The idea of a child star having long-since lost their luster is not a new one, but rarely have avatars of those receding glory days been quite as petulant about the matter as Martina (Antonella Costa). She longs for the success she no longer gets to enjoy, and for the kind of romantic encounters she once indulged in, and to emerge from a shadow left by a mother (also a singer) and a comatose father.
The arrival of Fran (Geraldine Neary), apparently a long-lost sister, reinvigorates Martina, though mostly because Fran’s boyfriend, César (Pedro Campos), is apparently worth following from Argentina to Chile in the hopes that he’ll reignite whatever sexual spark inside Martina was snuffed out by age and normality. It’s hardly a compelling or worthwhile setup, not even when Dry Martina turns its focus to family in the wake of romantic disappointment.
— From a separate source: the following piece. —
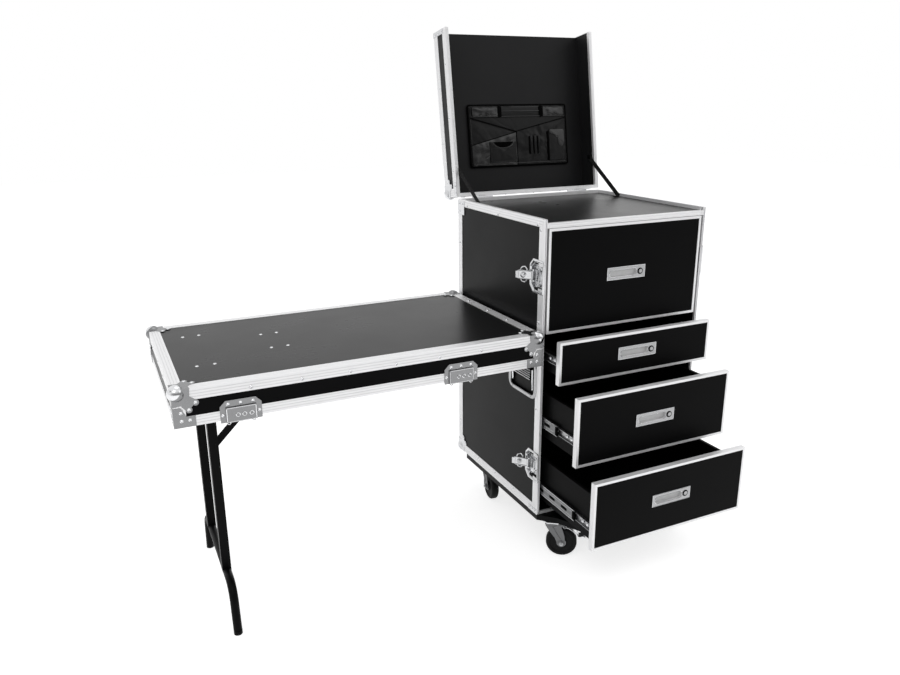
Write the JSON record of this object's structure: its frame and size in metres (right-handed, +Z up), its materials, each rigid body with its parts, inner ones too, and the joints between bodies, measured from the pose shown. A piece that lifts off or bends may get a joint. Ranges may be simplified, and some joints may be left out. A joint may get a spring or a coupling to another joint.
{
  "type": "wheeled drawer case",
  "caption": "Wheeled touring case with drawers, a hinged lid with an organiser, and its front cover hung at the side as a table on a folding leg.",
  "frame": {"origin": "middle of the footprint of the whole object as it stands open, on the floor", "axes": "+Z up, -Y to the front where the drawers come out, -X towards the table"},
  "size_m": [1.7092, 1.0452, 1.6687],
  "materials": {
    "black_board": "plywood faced with black laminate, satin",
    "aluminium_profile": "drawn, satin, with fine lines along it",
    "zinc_steel": "bright zinc plate",
    "black_steel": "black powder coat",
    "wheel_rubber": "moulded, satin",
    "black_leather": "leathercloth with a fine grain",
    "webbing": "woven webbing",
    "dark_button": "glossy"
  },
  "bodies": {
    "case": {"side_panels": "black_board", "rear_panel": "black_board", "base_boards": "black_board", "worktop_panel": "black_board", "front_frame": "aluminium_profile", "edge_profiles": "aluminium_profile", "case_fittings": "zinc_steel", "side_dishes": "zinc_steel", "outer_slides": "zinc_steel", "lid_straps": "webbing"},
    "lid": {"lid_boards": "black_board", "lid_profiles": "aluminium_profile", "lid_fittings": "zinc_steel", "organiser": "black_leather"},
    "table": {"table_boards": "black_board", "table_profiles": "aluminium_profile", "table_fittings": "zinc_steel"},
    "leg": {"leg_frame": "black_steel"},
    "brace_lower": {"brace_lower": "black_steel"},
    "brace_upper": {"brace_upper": "black_steel"},
    "drawer1": {"drawer1_box": "black_board", "drawer1_trim": "aluminium_profile", "drawer1_fittings": "zinc_steel"},
    "slides1": {"drawer1_slides": "zinc_steel"},
    "button1": {"drawer1_button": "dark_button"},
    "drawer2": {"drawer2_box": "black_board", "drawer2_trim": "aluminium_profile", "drawer2_fittings": "zinc_steel"},
    "slides2": {"drawer2_slides": "zinc_steel"},
    "button2": {"drawer2_button": "dark_button"},
    "drawer3": {"drawer3_box": "black_board", "drawer3_trim": "aluminium_profile", "drawer3_fittings": "zinc_steel"},
    "slides3": {"drawer3_slides": "zinc_steel"},
    "button3": {"drawer3_button": "dark_button"},
    "drawer4": {"drawer4_box": "black_board", "drawer4_trim": "aluminium_profile", "drawer4_fittings": "zinc_steel"},
    "slides4": {"drawer4_slides": "zinc_steel"},
    "button4": {"drawer4_button": "dark_button"},
    "fork_front_left": {"fork_front_left": "zinc_steel"},
    "wheel_front_left": {"wheel_front_left": "wheel_rubber"},
    "brake_front_left": {"brake_front_left": "zinc_steel"},
    "fork_front_right": {"fork_front_right": "zinc_steel"},
    "wheel_front_right": {"wheel_front_right": "wheel_rubber"},
    "brake_front_right": {"brake_front_right": "zinc_steel"},
    "fork_rear_left": {"fork_rear_left": "zinc_steel"},
    "wheel_rear_left": {"wheel_rear_left": "wheel_rubber"},
    "fork_rear_right": {"fork_rear_right": "zinc_steel"},
    "wheel_rear_right": {"wheel_rear_right": "wheel_rubber"},
    "latch_arm_left_lower": {"latch_arm_left_lower": "zinc_steel"},
    "latch_wing_left_lower": {"latch_wing_left_lower": "zinc_steel"},
    "latch_arm_left_upper": {"latch_arm_left_upper": "zinc_steel"},
    "latch_wing_left_upper": {"latch_wing_left_upper": "zinc_steel"},
    "bail_left": {"bail_left": "zinc_steel"},
    "latch_arm_right_lower": {"latch_arm_right_lower": "zinc_steel"},
    "latch_wing_right_lower": {"latch_wing_right_lower": "zinc_steel"},
    "latch_arm_right_upper": {"latch_arm_right_upper": "zinc_steel"},
    "latch_wing_right_upper": {"latch_wing_right_upper": "zinc_steel"},
    "bail_right": {"bail_right": "zinc_steel"}
  },
  "joints": [
    {"name": "lid_hinge", "type": "hinge", "parent": "case", "child": "lid", "pos_m": [0.5164, 0.33452, 1.1], "axis": [1, 0, 0], "range_deg": [0, 99.12], "deforming": ["lid_straps"]},
    {"name": "table_lift", "type": "slide", "parent": "case", "child": "table", "axis": [0, 0, 1], "range_m": [0, 0.06]},
    {"name": "leg_fold", "type": "hinge", "parent": "table", "child": "leg", "pos_m": [-0.7396, 0.04102, 0.738], "axis": [0, -1, 0], "range_deg": [0, 90]},
    {"name": "brace_lower_fold", "type": "hinge", "parent": "leg", "child": "brace_lower", "pos_m": [-0.7396, 0.04102, 0.518], "axis": [0, -1, 0], "range_deg": [0, 45]},
    {"name": "brace_upper_fold", "type": "hinge", "parent": "table", "child": "brace_upper", "pos_m": [-0.5196, 0.04102, 0.738], "axis": [0, 1, 0], "range_deg": [0, 45]},
    {"name": "drawer1_slide", "type": "slide", "parent": "case", "child": "drawer1", "axis": [0, -1, 0], "range_m": [0, 0.48]},
    {"name": "drawer1_slides_follow", "type": "slide", "parent": "case", "child": "slides1", "axis": [0, -1, 0], "range_m": [0, 0.24]},
    {"name": "button1_press", "type": "slide", "parent": "drawer1", "child": "button1", "axis": [0, 1, 0], "range_m": [0, 0.003], "stiffness_N_per_m": 300, "springref_m": -0.002},
    {"name": "drawer2_slide", "type": "slide", "parent": "case", "child": "drawer2", "axis": [0, -1, 0], "range_m": [-0.077, 0.403]},
    {"name": "drawer2_slides_follow", "type": "slide", "parent": "case", "child": "slides2", "axis": [0, -1, 0], "range_m": [-0.01155, 0.06045]},
    {"name": "button2_press", "type": "slide", "parent": "drawer2", "child": "button2", "axis": [0, 1, 0], "range_m": [0, 0.003], "stiffness_N_per_m": 300, "springref_m": -0.002},
    {"name": "drawer3_slide", "type": "slide", "parent": "case", "child": "drawer3", "axis": [0, -1, 0], "range_m": [-0.181, 0.299]},
    {"name": "drawer3_slides_follow", "type": "slide", "parent": "case", "child": "slides3", "axis": [0, -1, 0], "range_m": [-0.09955, 0.16445]},
    {"name": "button3_press", "type": "slide", "parent": "drawer3", "child": "button3", "axis": [0, 1, 0], "range_m": [0, 0.003], "stiffness_N_per_m": 300, "springref_m": -0.002},
    {"name": "drawer4_slide", "type": "slide", "parent": "case", "child": "drawer4", "axis": [0, -1, 0], "range_m": [-0.279, 0.201]},
    {"name": "drawer4_slides_follow", "type": "slide", "parent": "case", "child": "slides4", "axis": [0, -1, 0], "range_m": [-0.20646, 0.14874]},
    {"name": "button4_press", "type": "slide", "parent": "drawer4", "child": "button4", "axis": [0, 1, 0], "range_m": [0, 0.003], "stiffness_N_per_m": 300, "springref_m": -0.002},
    {"name": "swivel_front_left", "type": "hinge", "parent": "case", "child": "fork_front_left", "pos_m": [0.2704, -0.25348, 0.108], "axis": [0, 0, 1], "continuous": true},
    {"name": "roll_front_left", "type": "hinge", "parent": "fork_front_left", "child": "wheel_front_left", "pos_m": [0.29516, -0.27043, 0.05], "axis": [0.565, 0.8251, 0], "continuous": true},
    {"name": "brake_press_front_left", "type": "hinge", "parent": "fork_front_left", "child": "brake_front_left", "pos_m": [0.30341, -0.27608, 0.107], "axis": [0.565, 0.8251, 0], "range_deg": [0, 5], "stiffness_Nm_per_rad": 3, "springref_deg": -5.73},
    {"name": "swivel_front_right", "type": "hinge", "parent": "case", "child": "fork_front_right", "pos_m": [0.7624, -0.25348, 0.108], "axis": [0, 0, 1], "continuous": true},
    {"name": "roll_front_right", "type": "hinge", "parent": "fork_front_right", "child": "wheel_front_right", "pos_m": [0.74832, -0.27997, 0.05], "axis": [0.8829, -0.4695, 0], "continuous": true},
    {"name": "brake_press_front_right", "type": "hinge", "parent": "fork_front_right", "child": "brake_front_right", "pos_m": [0.74363, -0.2888, 0.107], "axis": [0.8829, -0.4695, 0], "range_deg": [0, 5], "stiffness_Nm_per_rad": 3, "springref_deg": -5.73},
    {"name": "swivel_rear_left", "type": "hinge", "parent": "case", "child": "fork_rear_left", "pos_m": [0.2734, 0.19352, 0.108], "axis": [0, 0, 1], "continuous": true},
    {"name": "roll_rear_left", "type": "hinge", "parent": "fork_rear_left", "child": "wheel_rear_left", "pos_m": [0.26923, 0.16381, 0.05], "axis": [0.9903, -0.1392, 0], "continuous": true},
    {"name": "swivel_rear_right", "type": "hinge", "parent": "case", "child": "fork_rear_right", "pos_m": [0.7594, 0.19352, 0.108], "axis": [0, 0, 1], "continuous": true},
    {"name": "roll_rear_right", "type": "hinge", "parent": "fork_rear_right", "child": "wheel_rear_right", "pos_m": [0.77349, 0.16703, 0.05], "axis": [0.8829, 0.4695, 0], "continuous": true},
    {"name": "latch_swing_left_lower", "type": "hinge", "parent": "case", "child": "latch_arm_left_lower", "pos_m": [0.2124, -0.18348, 0.31], "axis": [0, 0, 1], "range_deg": [-10, 140]},
    {"name": "latch_twist_left_lower", "type": "hinge", "parent": "latch_arm_left_lower", "child": "latch_wing_left_lower", "pos_m": [0.19441, -0.16203, 0.31], "axis": [0.766, 0.6428, 0], "range_deg": [-45, 45]},
    {"name": "latch_swing_left_upper", "type": "hinge", "parent": "case", "child": "latch_arm_left_upper", "pos_m": [0.2124, -0.18348, 0.9275], "axis": [0, 0, 1], "range_deg": [-10, 140]},
    {"name": "latch_twist_left_upper", "type": "hinge", "parent": "latch_arm_left_upper", "child": "latch_wing_left_upper", "pos_m": [0.19441, -0.16203, 0.9275], "axis": [0.766, 0.6428, 0], "range_deg": [-45, 45]},
    {"name": "handle_left_lift", "type": "hinge", "parent": "case", "child": "bail_left", "pos_m": [0.2203, -0.13398, 0.562], "axis": [0, -1, 0], "range_deg": [0, 90], "stiffness_Nm_per_rad": 0.4, "springref_deg": -34.38},
    {"name": "latch_swing_right_lower", "type": "hinge", "parent": "case", "child": "latch_arm_right_lower", "pos_m": [0.8204, -0.18348, 0.31], "axis": [0, 0, -1], "range_deg": [-10, 140]},
    {"name": "latch_twist_right_lower", "type": "hinge", "parent": "latch_arm_right_lower", "child": "latch_wing_right_lower", "pos_m": [0.8384, -0.16203, 0.31], "axis": [-0.766, 0.6428, 0], "range_deg": [-45, 45]},
    {"name": "latch_swing_right_upper", "type": "hinge", "parent": "case", "child": "latch_arm_right_upper", "pos_m": [0.8204, -0.18348, 0.9275], "axis": [0, 0, -1], "range_deg": [-10, 140]},
    {"name": "latch_twist_right_upper", "type": "hinge", "parent": "latch_arm_right_upper", "child": "latch_wing_right_upper", "pos_m": [0.8384, -0.16203, 0.9275], "axis": [-0.766, 0.6428, 0], "range_deg": [-45, 45]},
    {"name": "handle_right_lift", "type": "hinge", "parent": "case", "child": "bail_right", "pos_m": [0.8125, -0.13398, 0.562], "axis": [0, 1, 0], "range_deg": [0, 90], "stiffness_Nm_per_rad": 0.4, "springref_deg": -34.38}
  ],
  "couplings": [
    {"joint": "brace_lower_fold", "follows": "leg_fold", "ratio": 0.5},
    {"joint": "brace_upper_fold", "follows": "leg_fold", "ratio": 0.5},
    {"joint": "drawer1_slides_follow", "follows": "drawer1_slide", "ratio": 0.5},
    {"joint": "drawer2_slides_follow", "follows": "drawer2_slide", "ratio": 0.15},
    {"joint": "drawer3_slides_follow", "follows": "drawer3_slide", "ratio": 0.55},
    {"joint": "drawer4_slides_follow", "follows": "drawer4_slide", "ratio": 0.74}
  ]
}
That’s mostly because all the film’s messages — from sexual freedom to female self-esteem and self-worth to finding family wherever you can — are mixed; fitting, I suppose, for a story about a former celebrity who got everything she wanted before she had time to learn what she needed. But that accidental or perhaps intentional correlation never amounts to much, least of all a compelling film. It’s an erratic affair that feels somewhat desperate in all its efforts, and if Martina is in search of renewed success, she’s unlikely to find it here.